历史—地理唯物主义视角下的资本主义批判——以《新帝国主义》为例
2014-08-15曾宪亢
曾宪亢
(南京政治学院马克思主义学院,江苏 南京 210003)
大卫·哈维是地理学马克思主义的重要代表人物。他认为马克思虽论及空间,但受制于时代等原因,马克思还是忽视了空间问题。“从任何唯物主义者对待历史的方法看,地理问题总是当代问题。但它们从未系统地得到解决。我希望为解决这些问题打下必要的基础。”[1](P7)因此,哈维提出了的“历史—地理唯物主义”,将资本主义批判的历时性和共时性相结合,形成了时间—空间视角下的资本主义批判。

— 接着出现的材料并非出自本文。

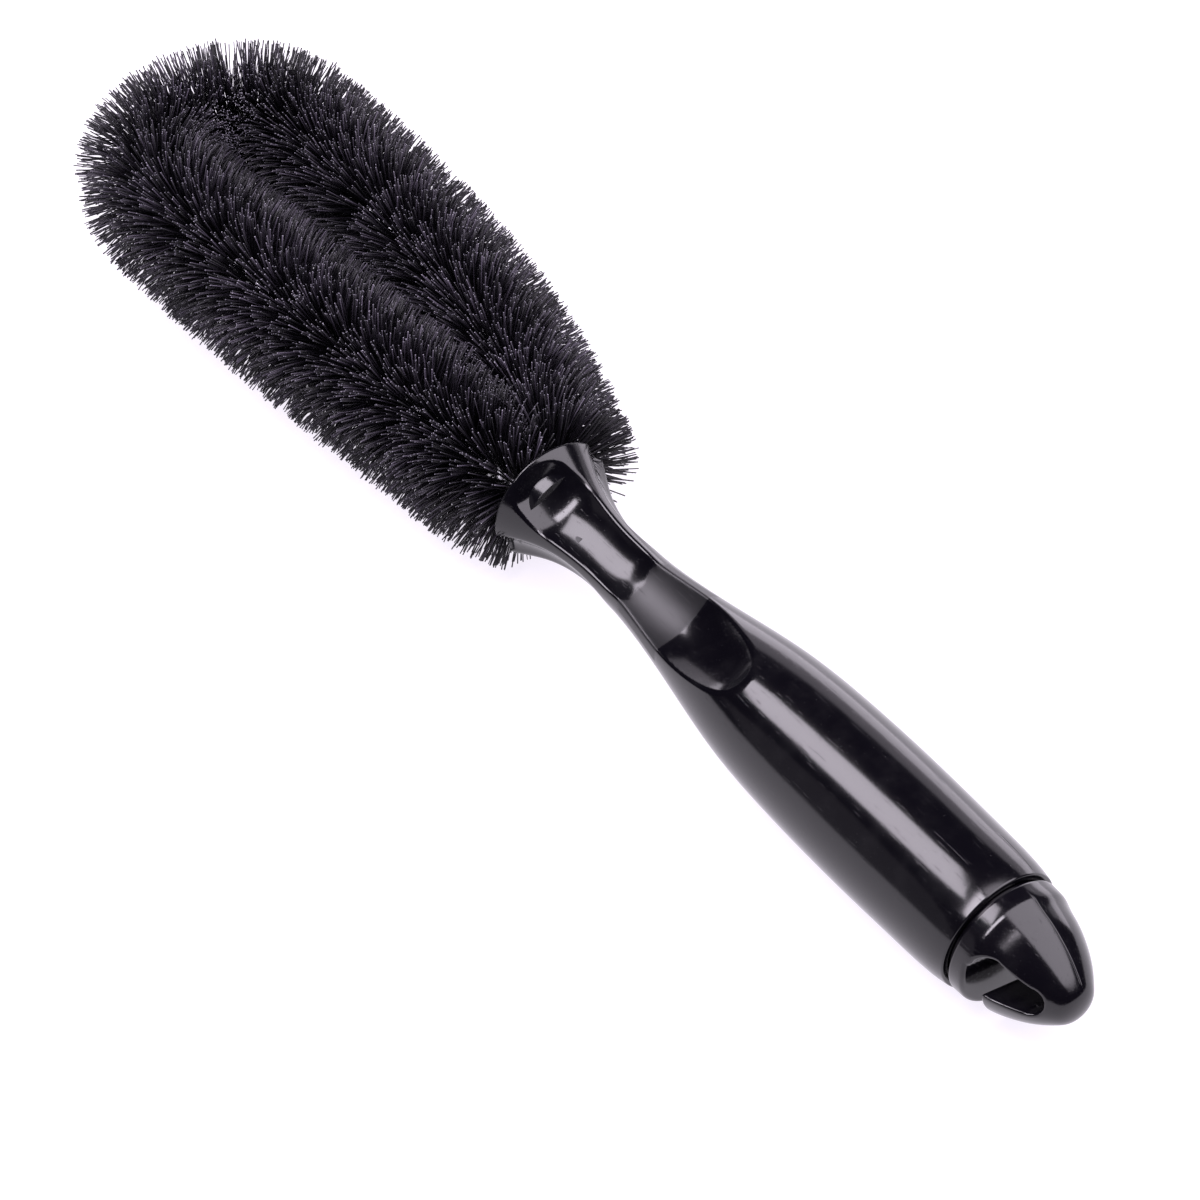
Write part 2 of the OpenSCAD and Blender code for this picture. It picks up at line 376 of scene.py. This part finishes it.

在其《新帝国主义》中,哈维分析了资本积累在时空中的分子化、资本与领土两种逻辑、时间—空间修复和剥夺性积累、反抗资本主义的斗争等问题,为我们理解当代资本主义提供了一个新的角度,具有方法论启发意义和现实批判价值。
1.资本积累在时空中的分子化和资本、政治(领土)两种逻辑
哈维对资本主义进行批判的逻辑起点是资本积累在时间和空间中的分子化过程。“竞争与垄断、集中与分散、固定与变动、动力与惰性,以及各种不同范围的经济活动之间的紧张状态,无一例外地都产生于资本的无限积累在时间与空间中的分子化过程之中。”[2](P83)哈维首先在假设存在一系列理想制度的情况下对资本与时空的关系进行了分析。众所周知,商品、劳动力的交换几乎总是伴随着空间位置的转移。这些转移受制于路程的阻力,降低这种阻力可以使经济活动在空间中聚集。这样就产生了不均衡的地理发展,而不同地区不同的环境、资源等条件将这种空间上的差异进一步放大。个体资本家为了在竞争中取得区位优势,需要在这种地理的不平衡中把生产或销售活动向能够实现更低成本或取得更高利润的空间转移。当然,技术优势对于个体资本家而言同样重要,并且这两种优势“在一定的情况下一方可以替代另一方”[2](P78)。竞争促使个体资本家不断寻求扩大市场和取得技术优势,“资本主义生产、交换、分配和消费的地理学景观永远不会处于平衡状态。 ”[2](P79)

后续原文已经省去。